Stated goal: Starting from the line that contains "Model this object", copy every line exactly until the line that contains "lower neck screws.", which is also included.

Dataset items

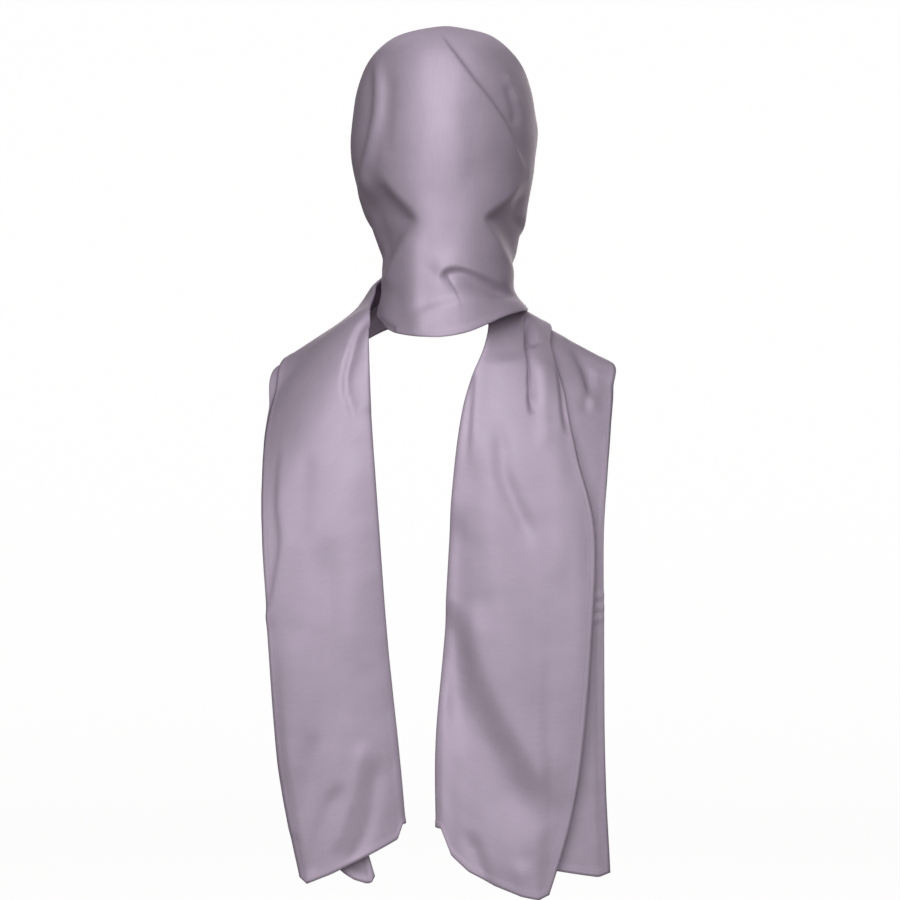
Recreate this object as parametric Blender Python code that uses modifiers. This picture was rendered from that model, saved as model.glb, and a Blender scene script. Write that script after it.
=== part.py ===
"""A satin headscarf as it is worn: drawn over the head, crossed under the chin, both ends thrown back.

The wearer faces +Y, so -Y is the back of the head. +X is the wearer's right, and +Z is up.
The origin is where the inside of the cloth rests on the crown of the head.
Tables and sizes are in millimetres, and meshes are in metres.
"""

import math
from collections import namedtuple

import bpy
import numpy as np

MM = 0.001

# Driving sizes.
WALL = 1.2
SEAM_GAP = 0.4

# How finely each piece is divided: the head drape's rows above the face, beside it and along
# its seams with the stretches, and a stretch's steps across from the fold beside the neck to
# where its back layer ends, from there to where its front layer ends, and on to the side.
CROWN_ROWS = 6
FACE_ROWS = 22
SEAM_ROWS = 8
HEAD_COLUMNS = 52
ROWS_PER_STATION = 3
LAYER_STEPS = {2: (0, 8, 3), 3: (3, 5, 2)}
FOLD_STEPS = 3
FRONT_LIMIT = 0.95

# The head drape's level sections, from the crown down: how far the cloth stands from the
# crown's axis on each side. The outline from behind is the left and right columns.
HeadSection = namedtuple("HeadSection", "height left right back front")
HEAD_SECTIONS = [
    HeadSection(0, 0, 0, 0, 0),
    HeadSection(-5, 28, 29, 26, 28),
    HeadSection(-12, 49, 50, 49, 50),
    HeadSection(-24, 65, 65, 70, 67),
    HeadSection(-43, 79, 79, 91, 84),
    HeadSection(-66, 87, 87, 103, 92),
    HeadSection(-93, 91, 91, 110, 96),
    HeadSection(-120, 93, 92, 112, 97),
    HeadSection(-143, 91, 90, 108, 96),
    HeadSection(-163, 86, 87, 102, 94),
    HeadSection(-183, 80, 84, 95, 90),
    HeadSection(-203, 73, 79, 90, 85),
    HeadSection(-223, 66, 74, 87, 82),
    HeadSection(-243, 63, 69, 86, 81),
    HeadSection(-263, 62, 70, 87, 82),
    HeadSection(-285, 66, 85, 89, 85),
    HeadSection(-318, 74, 98, 92, 88),
]

# The drape's hem round the neck: the angle from the back, to the wearer's right, and its height.
HemPoint = namedtuple("HemPoint", "angle height")
HEAD_HEM = [
    HemPoint(-118, -268),
    HemPoint(-95, -282),
    HemPoint(-75, -294),
    HemPoint(-42, -309),
    HemPoint(-15, -314),
    HemPoint(0, -314),
    HemPoint(13, -310),
    HemPoint(28, -301),
    HemPoint(38, -295),
    HemPoint(62, -287),
    HemPoint(85, -284),
    HemPoint(108, -282),
]

# The edge round the face, from the forehead down to the jaw, and then the seam down the side
# of the neck: the angle from the back, alike on both sides, and the height.
EdgePoint = namedtuple("EdgePoint", "share angle height")
FACE_EDGE = [
    EdgePoint(0.00, 180, -42),
    EdgePoint(0.06, 166, -44),
    EdgePoint(0.13, 153, -51),
    EdgePoint(0.22, 143, -66),
    EdgePoint(0.34, 138, -92),
    EdgePoint(0.46, 137, -123),
    EdgePoint(0.58, 137, -155),
    EdgePoint(0.68, 138, -182),
    EdgePoint(0.76, 139, -203),
    EdgePoint(0.84, 132, -226),
    EdgePoint(0.92, 123, -252),
    EdgePoint(1.00, 112, -282),
]
FOREHEAD_SHARE = 0.24
JAW_SHARE = 0.76
BACK_DENSITY = 0.75

# A crease or ridge drawn on the cloth: its path across and up, its height at the line, how far
# it spreads to either side, how deep the cloth sinks beside it and how far off that is.
Crease = namedtuple("Crease", "path height spread hollow_left hollow_right reach")
HEAD_CREASES = [
    # the hollow under the skull on the left
    Crease([(-42, -176), (-29, -187), (-25, -197), (-32, -214), (-44, -232), (-58, -256)],
           2, 12, -9, 0, 22),
    # the hollow under the skull on the right
    Crease([(56, -140), (65, -160), (62, -172), (50, -186), (42, -196), (50, -216), (62, -240)],
           2, 12, 0, -8, 20),
    # the long slanting fold on the right of the crown
    Crease([(2, -30), (26, -58), (46, -84), (60, -112), (68, -140)], 2.5, 12, 0, -3, 14),
    # the upright fold on the left of the crown
    Crease([(-62, -40), (-60, -75), (-66, -110), (-76, -145)], 2.5, 9, -2, -3, 12),
    # the lip of the nape fold, with the trough below it
    Crease([(-8, -250), (6, -241), (28, -246), (50, -257), (68, -268)], 5, 10, 0, -10, 20),
    # the swag that falls from the nape to the hem
    Crease([(-24, -200), (-26, -240), (-24, -280), (-20, -312)], 4, 15, 0, 0, 10),
]

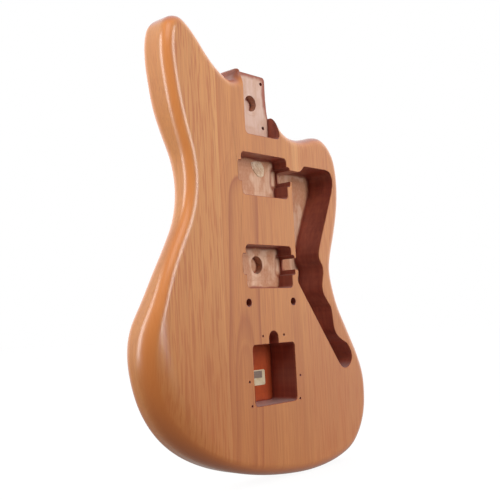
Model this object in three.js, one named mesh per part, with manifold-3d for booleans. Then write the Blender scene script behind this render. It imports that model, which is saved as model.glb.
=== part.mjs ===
// Electric guitar body with an offset waist: three boards glued edge to edge, shaped as one
// slab, and cut from the front for the neck, two pickups, the controls and a tremolo unit.
// A paper label lies in the tremolo cavity and a smear of filler in the neck pickup cavity.
//
// Millimetres. X runs across the body to the treble side, Z along it towards the neck, and
// the front face looks along -Y. Shapes are laid out with Y = 0 on the front face and Z = 0
// at the heel end of the neck pocket. The finished body is then moved as a whole, so that
// its origin lies on the pocket floor, midway between the two lower neck screws.

import * as THREE from 'three';
import { mergeVertices } from 'three/addons/utils/BufferGeometryUtils.js';
import Module from 'manifold-3d';

const wasm = await Module();
wasm.setup();

// The slab
const BODY_WIDTH = 348;
const BODY_LENGTH = 480;
const BODY_THICKNESS = 41.3;
const EDGE_RADIUS = 12.7;
const CENTRE_BOARD_WIDTH = 132;
const CENTRE_BOARD_SHIFT = -6;

// Neck pocket, and the tongue of wood that carries its floor out past the shoulders
const POCKET_WIDTH = 56.5;
const POCKET_LENGTH = 73.7;
const POCKET_DEPTH = 15.9;
const POCKET_CORNER = 5.5;
const TONGUE_CORNER = 4;
const BASS_CHEEK = 2.75;
const TREBLE_STEP = 2.55;
const NECK_SCREW_ACROSS = 38.1;
const NECK_SCREW_FROM_END = 14.6;
const NECK_SCREW_FROM_TOP = 8.3;
const NECK_SCREW_HOLE = 4.2;
const POCKET_BORE = 18;
const POCKET_BORE_DEPTH = 8.2;

// Pickup cavities: one rectangle each, with a deeper ear on either side
const PICKUP_WIDTH = 75;
const PICKUP_LENGTH = 45.8;
const PICKUP_DEPTH = 19.1;
const PICKUP_CORNER = 4.5;
const PICKUP_FROM_POCKET = 20.9;
const PICKUP_SPACING = 99.4;
const EAR_REACH = 5.6;
const EAR_LENGTH = 22;
const EAR_DEPTH = 21.4;
const EAR_CORNER = 3;
const EAR_RISE = 2.4;
const CHANNEL_WIDTH = 12.6;
const CHANNEL_RISE = 1.4;
const PICKUP_BORE = 19.3;
const PICKUP_BORE_DEPTH = 8;
const PICKUP_BORE_RISE = 3.2;

// Control cavity
const CONTROL_DEPTH = 35.8;

// Bridge posts and tremolo cavity
const BRIDGE_FROM_POCKET = 181.5;
const POST_SPACING = 73.5;
const POST_HOLE = 8.4;
const POST_HOLE_DEPTH = 25;
const TREMOLO_FROM_BRIDGE = 44.5;
const TREMOLO_WIDTH = 69.3;
const TREMOLO_LENGTH = 63.4;
const TREMOLO_DEPTH = 35;
const TREMOLO_CORNER = 4.5;
const ARM_SLOT_WIDTH = 15;
const ARM_SLOT_REACH = 13.6;
const PILOT_HOLE = 2.6;
const PILOT_HOLE_DEPTH = 14;

// Loose things that are stuck in the cavities
const LABEL_WIDTH = 40;
const LABEL_HEIGHT = 17;
const LABEL_THICKNESS = 0.4;
const LABEL_CORNER = 2;
const FILLER_THICKNESS = 0.8;

// How far a cutter runs past the face that it breaks through
const OVERRUN = 8;

// Steps of the faceted curves, as counts
const STEPS_PER_POINT = 3;
const EDGE_STEPS = 5;
const WALK_STEPS = 40;
const CORNER_STEPS = 3;
const HOLE_SIDES = 20;
const PILOT_SIDES = 10;

// The outline. The two cutaways start at the sides of the tongue: across is a share of the
// body's width counted from that side, along is a share of the pocket's length.
const trebleCutawayShares = [
  [0, 0.65], [0.0075, 0.366], [0.031, 0.202], [0.064, 0.115], [0.116, 0.088],
];
const bassCutawayShares = [
  [-0.0675, 0.832], [-0.036, 0.787], [-0.013, 0.818], [-0.002, 0.895],
];
// Everything between them, clockwise from the treble horn to the inside of the bass horn:
// across as a share of the body's width, along as a share of its length.
const roundShares = [
  [0.241, 0.020], [0.279, 0.027], [0.313, 0.029], [0.342, 0.021], [0.366, 0.007],
  [0.391, -0.020], [0.405, -0.075], [0.398, -0.142], [0.371, -0.212], [0.341, -0.273],
  [0.333, -0.304], [0.341, -0.338], [0.363, -0.385], [0.411, -0.445], [0.461, -0.507],
  [0.490, -0.558], [0.497, -0.605], [0.486, -0.662], [0.454, -0.706], [0.402, -0.741],
  [0.322, -0.761], [0.201, -0.771], [0.057, -0.766], [-0.101, -0.748], [-0.244, -0.718],
  [-0.345, -0.682], [-0.415, -0.640], [-0.465, -0.588], [-0.494, -0.529], [-0.503, -0.475],
  [-0.493, -0.423], [-0.460, -0.364], [-0.425, -0.304], [-0.389, -0.253], [-0.353, -0.204],
  [-0.332, -0.158], [-0.325, -0.115], [-0.331, -0.071], [-0.352, -0.021], [-0.371, 0.028],
  [-0.387, 0.085], [-0.396, 0.138], [-0.394, 0.179], [-0.381, 0.209], [-0.356, 0.225],
  [-0.329, 0.228], [-0.299, 0.217], [-0.259, 0.192], [-0.227, 0.167], [-0.195, 0.146],
];

// The faces are meshed in rings, from each point of the outline towards a hub on the centre
// line. The hub slides from the first place to the last as the outline runs away from the
// tongue, so that the rings fit the tongue as well as the body. The last rings lie at these
// shares of the way from the rounded edge to the hub.
const hubShares = { first: 0.104, last: -0.3125 };
const frontRingShares = [0.06, 0.13, 0.22];
const backRingShares = [0.09, 0.2, 0.32, 0.46];

// Comfort contours. Each is a ramp that starts on a circle and gets deeper towards the
// bass edge: centre across and along, radius and soft start as shares of the body.
const FOREARM_SLOPE = 0.45;
const forearmShares = { across: 0.086, along: -0.394, radius: 0.39, soft: 0.021 };
const forearmAcrossFadeShares = { from: -0.03, to: -0.2 };
const forearmAlongFadeShares = { from: -0.21, to: -0.33 };
const BELLY_SLOPE = 0.235;
const bellyShares = { across: -0.511, along: -0.192, radius: 0.24, soft: 0.031 };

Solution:
Model this object in three.js, one named mesh per part, with manifold-3d for booleans. Then write the Blender scene script behind this render. It imports that model, which is saved as model.glb.
=== part.mjs ===
// Electric guitar body with an offset waist: three boards glued edge to edge, shaped as one
// slab, and cut from the front for the neck, two pickups, the controls and a tremolo unit.
// A paper label lies in the tremolo cavity and a smear of filler in the neck pickup cavity.
//
// Millimetres. X runs across the body to the treble side, Z along it towards the neck, and
// the front face looks along -Y. Shapes are laid out with Y = 0 on the front face and Z = 0
// at the heel end of the neck pocket. The finished body is then moved as a whole, so that
// its origin lies on the pocket floor, midway between the two lower neck screws.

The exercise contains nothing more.